Le présent exercice débutera sur une séquence typique du cinéma d’Apatow alors que Stoller s’immiscera dans un moment classique - et ordinairement peu banal - de la vie conjugale afin de souligner les travers et les maladresses que la magie hollywoodienne parvient habituellement à dissimuler. Dans cette scène, Tom (Segel) demandera Violet (Emily Blunt) en mariage dans des circonstances où tout ne se déroulera pas tout à fait comme le prétendant l’avait imaginé, mais qui convaincront néanmoins la jeune femme de répondre « oui » avec un enthousiasme débordant. Mais alors que la cérémonie semblera imminente, le couple décidera de repousser de nouveau les festivités après que Violet ait été acceptée au département de psychologie de l’Université du Michigan, poussant Tom à suivre sa fiancée et à laisser derrière lui une carrière de chef cuisinier des plus prometteuses dans la baie de San Francisco. Tom aura évidemment toutes les difficultés du monde à s’adapter à ce nouvel environnement, tandis que Violet accumulera les succès et embrassera sa nouvelle vie avec passion. Le tout mènera à une distanciation entre les deux amoureux, qui n’auront soudainement plus les mêmes ambitions. Du coup, Tom se résignera progressivement à faire un trait sur sa profession, adoptant par la même occasion un style de vie de plus en plus louche et déconnecté - menant à certaines des séquences les plus hilarantes du film. La suite des événements sera tout aussi prévisible, faisant tourner les rouages les plus classiques de la comédie romantique, mais d’une manière paraissant néanmoins suffisamment tangible et authentique.

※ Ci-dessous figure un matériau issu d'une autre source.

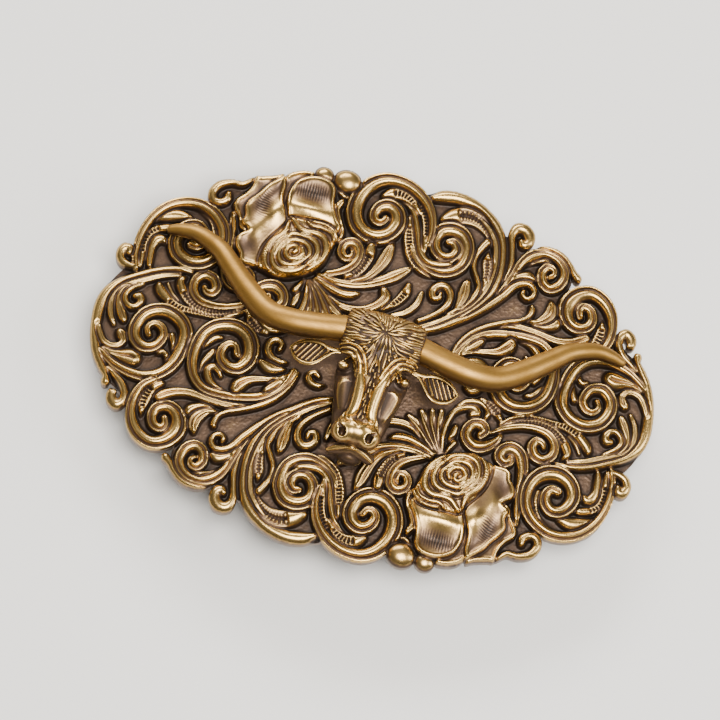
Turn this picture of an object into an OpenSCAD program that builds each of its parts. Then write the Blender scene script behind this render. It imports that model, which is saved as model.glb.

L’une des caractéristiques ayant toujours défini cette « nouvelle » vague de comédies pour adultes à l’américaine - et expliquant par la même occasion ce relâchement contrôlé s’étant opéré dans le genre au cours des dernières années - demeure la manière aussi posée que spontanée dont ses artisans auront su extirper nombre d’observations et de dialogues savoureux d’un ensemble embrassant pleinement la simplicité du quotidien tout en se permettant quelques gags plus visuels le temps venu. Le tout en étirant la durée de certaines séquences afin d’accentuer un sentiment de malaise, les maladresses d’un personnage ou un effet de répétition. Comme Apatow, Stoller fait de même ici avec chaque acte du scénario, laissant la deuxième partie du film évoluer à un rythme comparable à celui de la première là où la comédie a plutôt tendance à accélérer les choses à mi-chemin dans le récit. Ainsi, les spectateurs dont la patience avait été mise à rude épreuve par les quelques 150 minutes de Funny People nageront de nouveau dans les mêmes eaux beaucoup trop calmes avec cet effort qui aurait lui aussi bénéficié de quelques coupures supplémentaires au montage. Certes, un tel étirement va de paire avec la prémisse même de The Five-Year Engagement, mais il nous confronte malgré tout à des moments s’éternisant sans devenir plus stimulants ou apporter une dimension supplémentaire à la scène comme à l’oeuvre dans son ensemble. Une cadence qui s’avère d’autant plus problématique ici étant donné le cycle narratif se répétant continuellement, auquel le duo Stoller-Segel n’ajoute rien de vraiment rafraîchissant.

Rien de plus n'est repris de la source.